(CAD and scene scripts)
···

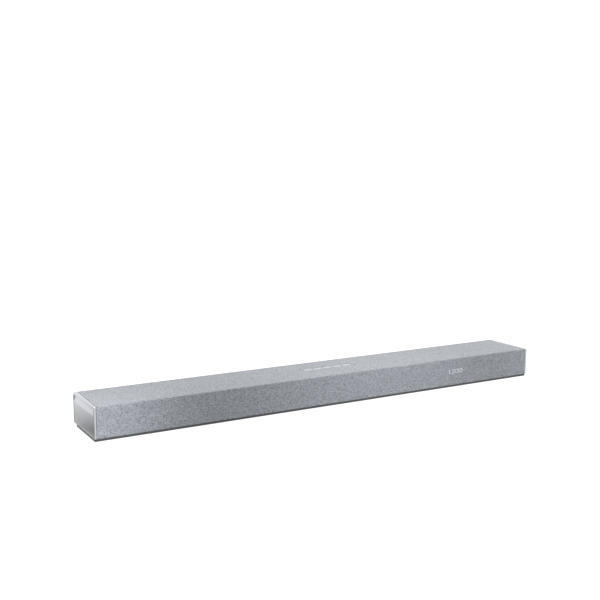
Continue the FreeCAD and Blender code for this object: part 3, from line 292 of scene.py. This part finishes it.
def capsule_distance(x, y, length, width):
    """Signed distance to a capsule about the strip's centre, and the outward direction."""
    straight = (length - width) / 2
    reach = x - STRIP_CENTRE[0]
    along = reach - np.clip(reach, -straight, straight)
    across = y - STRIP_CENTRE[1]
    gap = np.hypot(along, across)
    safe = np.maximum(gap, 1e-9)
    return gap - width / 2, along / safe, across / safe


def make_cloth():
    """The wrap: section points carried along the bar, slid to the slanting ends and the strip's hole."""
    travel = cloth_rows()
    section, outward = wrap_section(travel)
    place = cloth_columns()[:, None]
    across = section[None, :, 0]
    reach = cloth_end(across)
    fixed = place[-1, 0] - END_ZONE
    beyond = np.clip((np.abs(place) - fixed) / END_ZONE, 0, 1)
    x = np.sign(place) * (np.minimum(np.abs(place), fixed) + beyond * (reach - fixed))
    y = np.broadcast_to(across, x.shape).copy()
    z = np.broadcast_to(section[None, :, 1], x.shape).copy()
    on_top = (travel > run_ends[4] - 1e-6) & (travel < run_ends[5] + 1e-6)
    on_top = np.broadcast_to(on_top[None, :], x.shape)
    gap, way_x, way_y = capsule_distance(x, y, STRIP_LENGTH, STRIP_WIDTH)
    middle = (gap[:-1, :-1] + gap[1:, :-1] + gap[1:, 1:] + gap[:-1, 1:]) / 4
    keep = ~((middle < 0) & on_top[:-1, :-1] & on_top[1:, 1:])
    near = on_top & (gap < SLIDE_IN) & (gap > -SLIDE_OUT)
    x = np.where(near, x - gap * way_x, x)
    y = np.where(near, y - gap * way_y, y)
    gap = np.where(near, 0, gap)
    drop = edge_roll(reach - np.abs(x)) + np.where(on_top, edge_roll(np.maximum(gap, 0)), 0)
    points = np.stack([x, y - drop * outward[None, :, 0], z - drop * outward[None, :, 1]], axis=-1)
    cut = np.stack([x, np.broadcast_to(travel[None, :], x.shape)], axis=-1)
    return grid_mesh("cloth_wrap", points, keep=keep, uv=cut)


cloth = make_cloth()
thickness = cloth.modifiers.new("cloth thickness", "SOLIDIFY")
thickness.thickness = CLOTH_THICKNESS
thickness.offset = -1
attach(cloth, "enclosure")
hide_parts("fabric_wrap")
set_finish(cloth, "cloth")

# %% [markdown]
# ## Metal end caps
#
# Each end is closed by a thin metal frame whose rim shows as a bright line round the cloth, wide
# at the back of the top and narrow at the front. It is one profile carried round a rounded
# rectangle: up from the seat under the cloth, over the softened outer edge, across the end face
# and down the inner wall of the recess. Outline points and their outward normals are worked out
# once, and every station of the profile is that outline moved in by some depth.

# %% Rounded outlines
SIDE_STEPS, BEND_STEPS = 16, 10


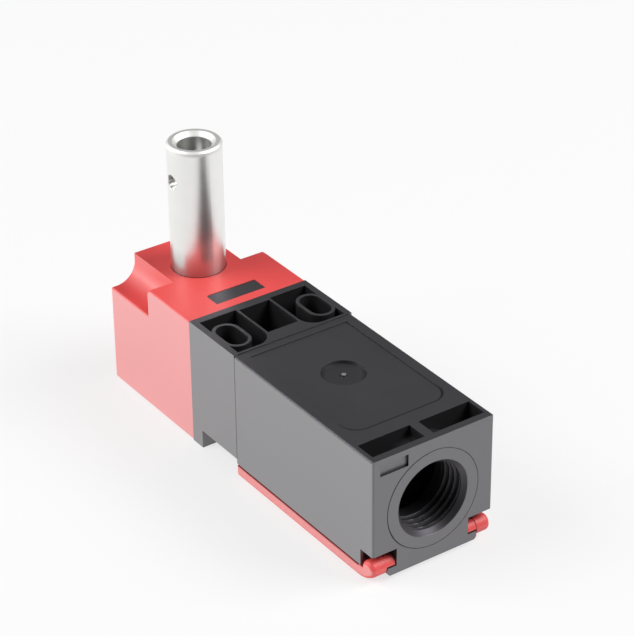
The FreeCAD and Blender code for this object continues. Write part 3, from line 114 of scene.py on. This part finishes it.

···

- _PROBLEM DETAILS_
Give back exactly the lines from the beginning of the records through the line containing "return gap - width", and only those.

- _TASK SOLUTION_
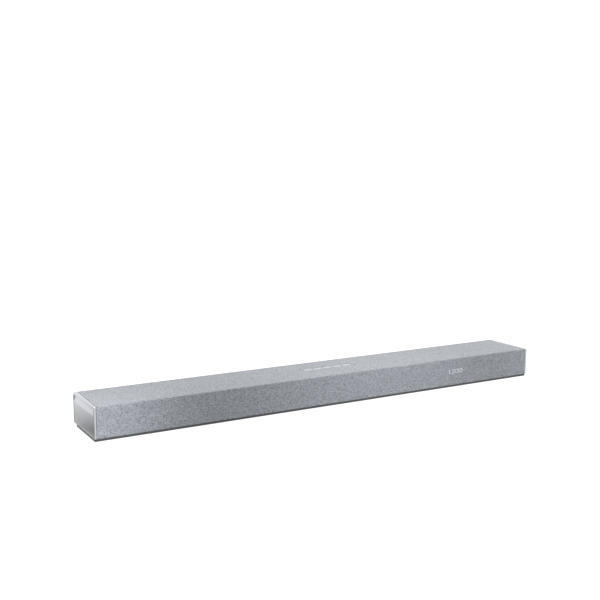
Continue the FreeCAD and Blender code for this object: part 3, from line 292 of scene.py. This part finishes it.
def capsule_distance(x, y, length, width):
    """Signed distance to a capsule about the strip's centre, and the outward direction."""
    straight = (length - width) / 2
    reach = x - STRIP_CENTRE[0]
    along = reach - np.clip(reach, -straight, straight)
    across = y - STRIP_CENTRE[1]
    gap = np.hypot(along, across)
    safe = np.maximum(gap, 1e-9)
    return gap - width / 2, along / safe, across / safe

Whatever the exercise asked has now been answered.